Deze voorbereiding is heel goed; ook de moeder, haar zuster en de student Van West (Arthurs ‘vaderimago’) zijn met de sobere en toch beeldende middelen getekend, waarover Jeanne van Schaik-Willing beschikt. Zij observeert scherp, zij weet intuïtief dat moment naar voren te halen, dat de personages in kort bestek karakteriserend samenvat. Maar vanaf pag. 82, waar mevr. Van Schaik ons op een weinig overtuigend preekje over het cynisme onthaalt, begint de spanning te verslappen; en op pag. 111, waar Arthur student is geworden, verdwijnt die spanning bijna geheel om niet meer terug te keren. Men merkt dat onmiddellijk aan de stijl, die eveneens verslapt, verbrokkelt, in plaats van sober en licht, stijf en dwaas-houterig wordt; pretentieus ‘Haegsch’ zelfs, hoewel mevr. Van Schaik bij mijn weten in Amsterdam woont; men denkt bij zinnen als: ‘Hij hield van de manier, waarop zij het brood geschikt had op de schaal, hij waardeerde de keuze der spijzen: kaas en honing en eieren en bijvoorbeeld geen blikjes conserven, die hem stellig onaangenaam waren geweest’, aan Van Genderen Stort, wanneer hij op zijn slechtst is. Trouwens men stuit op nog levenlozer en slordiger zinnen. Pag. 132: ‘Indien iemand had kunnen vermoeden, van welke gedachte bezield deze jongeman zijn eerste

[p. 236]

bezoek aan de Dellen bracht, had deze zich ernstig bezorgd gemaakt over hem.’ Pag. 138: ‘Haar verbazing en verwarring waren zoo duidelijk, dat ook Arthur zich onbehagelijk erdoor gevoelde.
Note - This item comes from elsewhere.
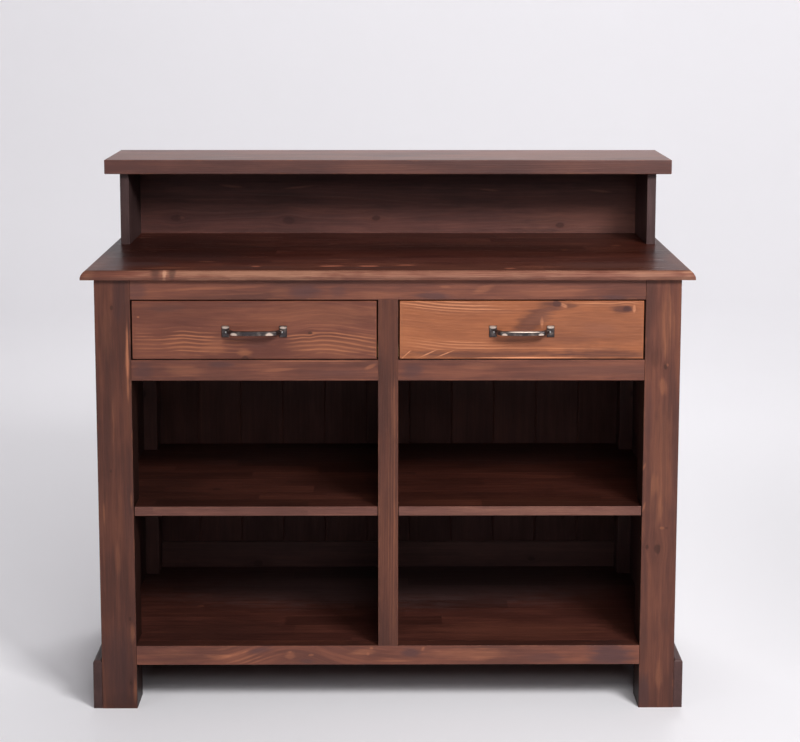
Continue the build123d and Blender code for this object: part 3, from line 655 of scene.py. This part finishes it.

Bovendien worstelde ook hij zich door een samenstel van gevoelens heen.’ Pag. 152: ‘Hij ontveinsde zich niet, dat er onmetelijke terreinen door hem onontgonnen waren.’ Pag. 174: ‘Van zijn rooskleurigen blik op zichzelf bleef niets over.’ Pag. 203: ‘Hij voelde zich ontroerd en dankbaar en tevens was zijn ijdelheid gestreeld, nu hij in deze, naar hij meende, belangrijke vrouw de gezellin van zijn lichaam herkende.’ Pag. 240: ‘Wat een sprankelende vrouw was zij geweest, met zulk een overdadige zinnelijkheid, dat het was alsof deze voortdurend overschuimde.’ Etc.

Het is niet mijn bedoeling om te vitten, maar de lege en soms zelfs foutieve zin is hier een symbool. De stijl van mevr. Van Schaik is zuiver rose en lila, naar de kleurassociaties, en kamermuziek, naar de geluidsassociaties beoordeeld; maar als zij er naast is, wordt het rose banaal als een plaatje uit La Vie Parisienne en de kamermuziek klinkt, als zat een klein exquis orkest te strijken in een holle Nutszaal met verveloze deuren en grauwe buizen van een centrale verwarming, die uit is.

Het is jammer van het uitstekende begin, dat het ditmaal niet bij de prélude bleef. De lezer, die met het werk van Jeanne van Schaik-Willing op haar best wil kennis maken, blijve daarom Sofie Blank aanbevolen, ... met Nachtvorst als grenscontrôle.